A few weeks ago I posted a piece on San Francisco, CA (News - Alert)-based CrowdFlower whose technology platform takes large, data-intensive projects and divides them into small tasks that are distributed to a multi-million person, on demand global workforce. In that article were CrowdFlower’s views on data science trends for 2015, and topping the list was the emerging importance of Chief Data Scientists.
In fact, while employees whose jobs for years have been to deal with various seemingly mundane but important data cleansing and security challenges, aka “data wrangling,” both the nature and importance of data scientists has changed markedly. The position is now considered a “must have” for enterprises around the world and has a level of cachet surrounding it that was not evident even in just the past several months.
The reasons for this are quite evident. As we all are aware, it is hard to review any tech publication these days without running into the words “Big Data” and “sophisticated analytics.” These are seen as the keys to creating “actionable insights” that will enable organizations to do a host of thing, which range from better profiling all of us (including anticipating our needs before we even know them) to being critical in transforming business processes and practices to exponentially improve an increasingly diverse array of operational challenges.
Where the data scientists, who now must be part mathematical genius and part business wizard, fit is in making all of that data—structured and unstructured, siloed and hopefully increasingly shared—literally and figuratively come to life.
The question that arises is where are we in terms of what current data scientists do, what they like to do and what tools they need to better perform what are becoming invaluable functions. It is the subject of the recently released CrowdFlower 2015 Data Scientist Report. As Lukas Biewald, co-founder and CEO of Crowdflower told TMCnet, “We had no agenda for the report except to provide more information on the critical importance of data scientists to their organizations as well as context as to why. We hope that this will enable them to have more meaningful discussions across their organizations and in particular with C-levels.”
Minding the reality versus needs gaps
Data scientists that fit the most recent job description profile are a rare breed. However, CrowdFlower was able to survey 153 General Population respondents from CrowdFlower's online research panel who all work for companies of varied sizes and sectors, mostly in the U.S. and have "data scientist" in their job title or job description on LinkedIn (News - Alert).

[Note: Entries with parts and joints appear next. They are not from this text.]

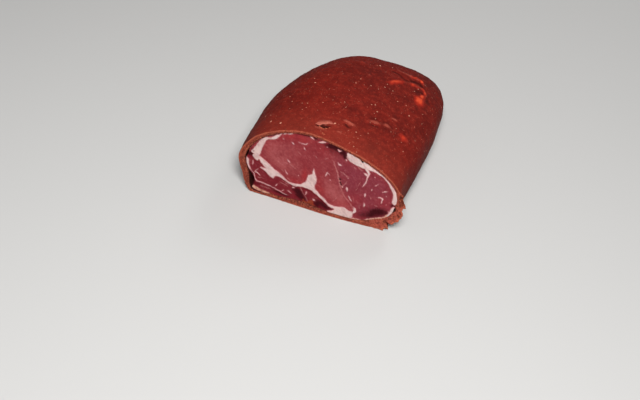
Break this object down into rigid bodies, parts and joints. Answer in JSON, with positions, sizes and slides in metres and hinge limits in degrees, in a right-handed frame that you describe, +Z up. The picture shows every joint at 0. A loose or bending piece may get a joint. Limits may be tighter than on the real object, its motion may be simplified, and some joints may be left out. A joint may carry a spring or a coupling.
{
  "type": "pastirma",
  "caption": "Block of cured beef in a thick coat of dried spice paste, cut across at its front end and lying on its flat side.",
  "frame": {"origin": "middle of the block's box, on the surface that it rests on", "axes": "+Z up, +Y along the block from the cut face to the far rounded end, +X to the right as seen from the cut face"},
  "size_m": [0.181, 0.2271, 0.0867],
  "materials": {
    "cured_meat": "satin",
    "spice_coat": "satin"
  },
  "bodies": {
    "root": {"cured_meat": "cured_meat", "spice_coat": "spice_coat"}
  },
  "joints": []
}
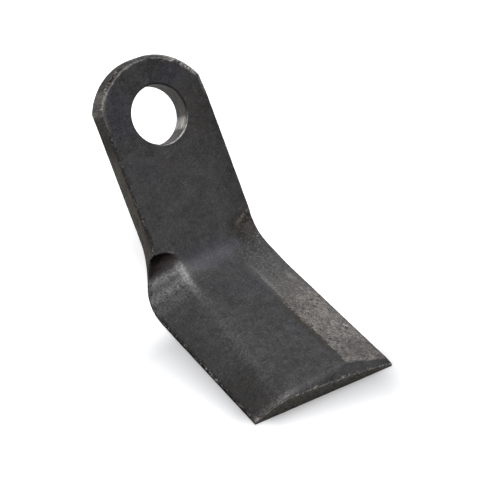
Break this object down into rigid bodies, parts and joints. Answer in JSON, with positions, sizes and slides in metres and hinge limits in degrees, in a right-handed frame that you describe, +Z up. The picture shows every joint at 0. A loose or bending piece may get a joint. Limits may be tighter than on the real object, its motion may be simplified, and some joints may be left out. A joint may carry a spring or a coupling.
{
  "type": "y-shaped mulcher blade",
  "caption": "Forged flat steel flail blade with a bore at its rounded head, a straight shank and a wider bevelled leg bent forward.",
  "frame": {"origin": "in the middle of the leg's flat underside, on the shank's centre plane", "axes": "+Z up from the leg's underside, +Y back from the leg's end towards the head, +X to the blade's right seen from the leg's end"},
  "size_m": [0.0519, 0.1211, 0.0637],
  "materials": {
    "forged_steel": "dark forge scale with bare scraped edges"
  },
  "bodies": {
    "root": {"mulcher_blade": "forged_steel"}
  },
  "joints": []
}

What was fascinating from the survey was how many of the respondents were satisfied with their job (79 percent) including 30.1 percent who said it was “totally awesome.” Plus, the diversity of the roles outlined by respondents also holds some clues about their value and their skills now and going forward. There were:
There is a nice infographic that highlights the survey responses. They include:
"Data science" is a new term for something that's been around for a while. In fact, as noted, while the term "data science" is seems new, 16 percent of data scientists reported that they have worked in this field for 10 years or more.

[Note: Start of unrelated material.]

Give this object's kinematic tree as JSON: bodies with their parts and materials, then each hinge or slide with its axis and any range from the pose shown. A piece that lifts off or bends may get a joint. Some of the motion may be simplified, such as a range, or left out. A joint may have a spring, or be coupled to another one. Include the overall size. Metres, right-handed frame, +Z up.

Messy, disorganized data is the number one obstacle holding data scientists back. Two-thirds of respondents say cleaning and organizing data was the least interesting and most time-consuming task, taking time away from more preferred tasks, such as predictive analysis and data mining.
In regards to the last point, three graphics illustrate a gap between what data scientists do and their wish list of what they would like to do. It starts with their challenges. A as can be seen they believe they are spending too much time cleaning dirty data and doing so with limited tools, human as well as non-human.
Source (News - Alert): CrowdFlower 2015 Data Scientist Report
This compares with their wish list.
And, look at the chart on what they are happiest doing which speaks to the gap point.
There were also a couple of other findings of interest that are more than food for thought. The first is that while data scientists use a diverse toolkit dominated by open source. The survey found that although Excel is still the most commonly used tool (by 55.6 percent of respondents), data scientists also use at least 47 other tools and languages to do their jobs. Nearly all data scientists (98 percent) use open source software, and tried-and-true open source languages such as R remain major parts of data scientists' toolbox.
In addition, and not surprisingly, the most in-demand data science skill set is programming and coding. In addition to the survey results, CrowdFlower used its own data enrichment platform to collect and analyze 1,024 LinkedIn data scientist job postings and found that the top two skills companies are looking for are programming and coding (seen in 55.3 percent of job postings) and statistical tools (seen in 52.1 percent of job postings).
"We know that data scientists are valuable for their companies, but there's still a disconnect between what they actually do and what they want to do," said Biewald. "At the end of the day, the time they invest in cleaning data is time that could be better spent doing strategic, creative work like predictive analysis or data mining. If companies can give data scientists some of that data cleaning time back, they'll have happier teams that can focus on really exciting things."
If a data scientist is not in your present organization there is a very strong likelihood they will be in your future. Obviously providing them the support they need to enable them to better help organizations succeed will be key. This includes obviously providing them the tools to free up time now spent on data cleaning. As Biewald noted, “It will be interesting to see when we do this again next year how much the responses change in terms of closing the gap.”